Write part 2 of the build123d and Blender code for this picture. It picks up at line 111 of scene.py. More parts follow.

---

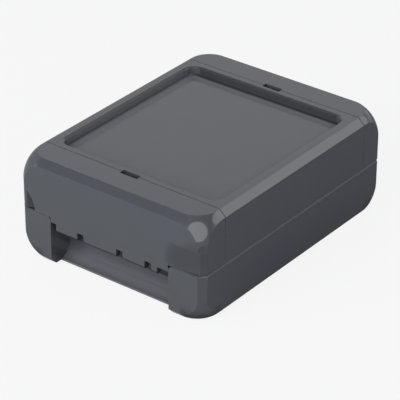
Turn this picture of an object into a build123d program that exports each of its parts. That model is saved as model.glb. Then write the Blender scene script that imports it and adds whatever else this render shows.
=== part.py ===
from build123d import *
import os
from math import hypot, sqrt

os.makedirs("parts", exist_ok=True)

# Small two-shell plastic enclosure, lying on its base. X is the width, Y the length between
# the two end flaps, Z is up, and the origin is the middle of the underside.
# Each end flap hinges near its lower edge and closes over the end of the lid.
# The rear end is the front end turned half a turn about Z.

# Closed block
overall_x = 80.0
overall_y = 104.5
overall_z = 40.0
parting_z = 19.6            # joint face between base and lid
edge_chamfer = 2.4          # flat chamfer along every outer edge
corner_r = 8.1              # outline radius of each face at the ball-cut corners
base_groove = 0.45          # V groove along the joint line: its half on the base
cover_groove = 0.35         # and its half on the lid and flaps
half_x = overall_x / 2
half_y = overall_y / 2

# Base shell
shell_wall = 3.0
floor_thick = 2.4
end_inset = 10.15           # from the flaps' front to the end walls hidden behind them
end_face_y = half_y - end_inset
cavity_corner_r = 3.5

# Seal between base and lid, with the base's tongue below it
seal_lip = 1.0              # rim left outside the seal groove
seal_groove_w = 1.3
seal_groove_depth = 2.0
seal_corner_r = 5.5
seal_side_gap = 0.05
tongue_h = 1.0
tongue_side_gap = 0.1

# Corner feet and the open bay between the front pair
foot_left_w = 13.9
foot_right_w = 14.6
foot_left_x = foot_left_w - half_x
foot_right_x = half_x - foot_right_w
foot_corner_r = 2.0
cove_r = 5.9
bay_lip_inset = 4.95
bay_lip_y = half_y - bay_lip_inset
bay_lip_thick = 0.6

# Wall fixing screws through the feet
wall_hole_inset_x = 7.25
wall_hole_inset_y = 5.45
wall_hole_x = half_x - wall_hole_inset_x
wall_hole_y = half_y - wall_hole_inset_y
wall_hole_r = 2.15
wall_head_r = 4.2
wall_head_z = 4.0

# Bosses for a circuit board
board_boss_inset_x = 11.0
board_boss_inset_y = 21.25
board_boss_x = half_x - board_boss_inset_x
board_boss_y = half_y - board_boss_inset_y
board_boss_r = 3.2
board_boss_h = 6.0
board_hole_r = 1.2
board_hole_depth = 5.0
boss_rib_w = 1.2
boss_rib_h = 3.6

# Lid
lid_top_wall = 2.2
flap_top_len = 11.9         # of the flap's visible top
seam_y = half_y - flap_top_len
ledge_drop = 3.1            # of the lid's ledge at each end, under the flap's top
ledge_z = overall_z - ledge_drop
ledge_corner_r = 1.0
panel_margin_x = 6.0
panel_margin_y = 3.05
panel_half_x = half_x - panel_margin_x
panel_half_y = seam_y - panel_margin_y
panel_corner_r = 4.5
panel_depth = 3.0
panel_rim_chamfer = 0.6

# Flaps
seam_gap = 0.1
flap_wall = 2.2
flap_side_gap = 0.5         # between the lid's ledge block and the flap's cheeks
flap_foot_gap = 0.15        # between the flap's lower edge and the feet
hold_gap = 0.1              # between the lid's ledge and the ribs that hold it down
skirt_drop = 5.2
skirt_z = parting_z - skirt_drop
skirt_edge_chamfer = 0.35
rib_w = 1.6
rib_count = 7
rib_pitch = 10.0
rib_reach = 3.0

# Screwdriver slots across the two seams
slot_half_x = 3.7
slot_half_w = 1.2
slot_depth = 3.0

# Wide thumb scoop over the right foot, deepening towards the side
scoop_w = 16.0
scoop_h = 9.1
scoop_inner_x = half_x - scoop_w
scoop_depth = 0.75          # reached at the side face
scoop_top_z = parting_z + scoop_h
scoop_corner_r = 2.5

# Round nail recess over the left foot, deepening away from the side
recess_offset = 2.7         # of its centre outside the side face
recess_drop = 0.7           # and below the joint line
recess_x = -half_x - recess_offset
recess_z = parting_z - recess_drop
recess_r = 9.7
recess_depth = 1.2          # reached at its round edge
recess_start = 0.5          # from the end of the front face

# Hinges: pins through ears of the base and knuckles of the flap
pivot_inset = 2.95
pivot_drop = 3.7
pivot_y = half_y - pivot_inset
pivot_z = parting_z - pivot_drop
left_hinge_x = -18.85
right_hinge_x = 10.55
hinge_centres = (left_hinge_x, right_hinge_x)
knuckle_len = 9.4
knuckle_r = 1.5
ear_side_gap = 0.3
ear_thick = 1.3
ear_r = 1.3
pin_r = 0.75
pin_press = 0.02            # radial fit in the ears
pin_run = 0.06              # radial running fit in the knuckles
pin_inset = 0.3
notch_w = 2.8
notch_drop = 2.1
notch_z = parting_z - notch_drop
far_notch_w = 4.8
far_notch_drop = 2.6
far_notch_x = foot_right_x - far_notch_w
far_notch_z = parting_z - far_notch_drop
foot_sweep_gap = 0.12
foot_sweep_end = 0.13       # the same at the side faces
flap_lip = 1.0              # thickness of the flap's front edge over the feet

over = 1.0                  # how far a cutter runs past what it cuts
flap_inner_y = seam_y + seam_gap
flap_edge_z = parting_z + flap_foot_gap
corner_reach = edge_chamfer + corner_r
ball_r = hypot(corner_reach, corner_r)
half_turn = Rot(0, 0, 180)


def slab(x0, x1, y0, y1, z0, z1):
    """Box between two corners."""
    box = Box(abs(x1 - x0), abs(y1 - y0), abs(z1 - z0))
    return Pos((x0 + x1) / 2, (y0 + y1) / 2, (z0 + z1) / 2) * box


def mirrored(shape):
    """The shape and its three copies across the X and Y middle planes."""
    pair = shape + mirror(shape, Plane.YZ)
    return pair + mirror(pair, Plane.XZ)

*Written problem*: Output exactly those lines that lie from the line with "Turn this picture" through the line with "# The rear end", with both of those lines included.

*Task solution*:
Turn this picture of an object into a build123d program that exports each of its parts. That model is saved as model.glb. Then write the Blender scene script that imports it and adds whatever else this render shows.
=== part.py ===
from build123d import *
import os
from math import hypot, sqrt

os.makedirs("parts", exist_ok=True)

# Small two-shell plastic enclosure, lying on its base. X is the width, Y the length between
# the two end flaps, Z is up, and the origin is the middle of the underside.
# Each end flap hinges near its lower edge and closes over the end of the lid.
# The rear end is the front end turned half a turn about Z.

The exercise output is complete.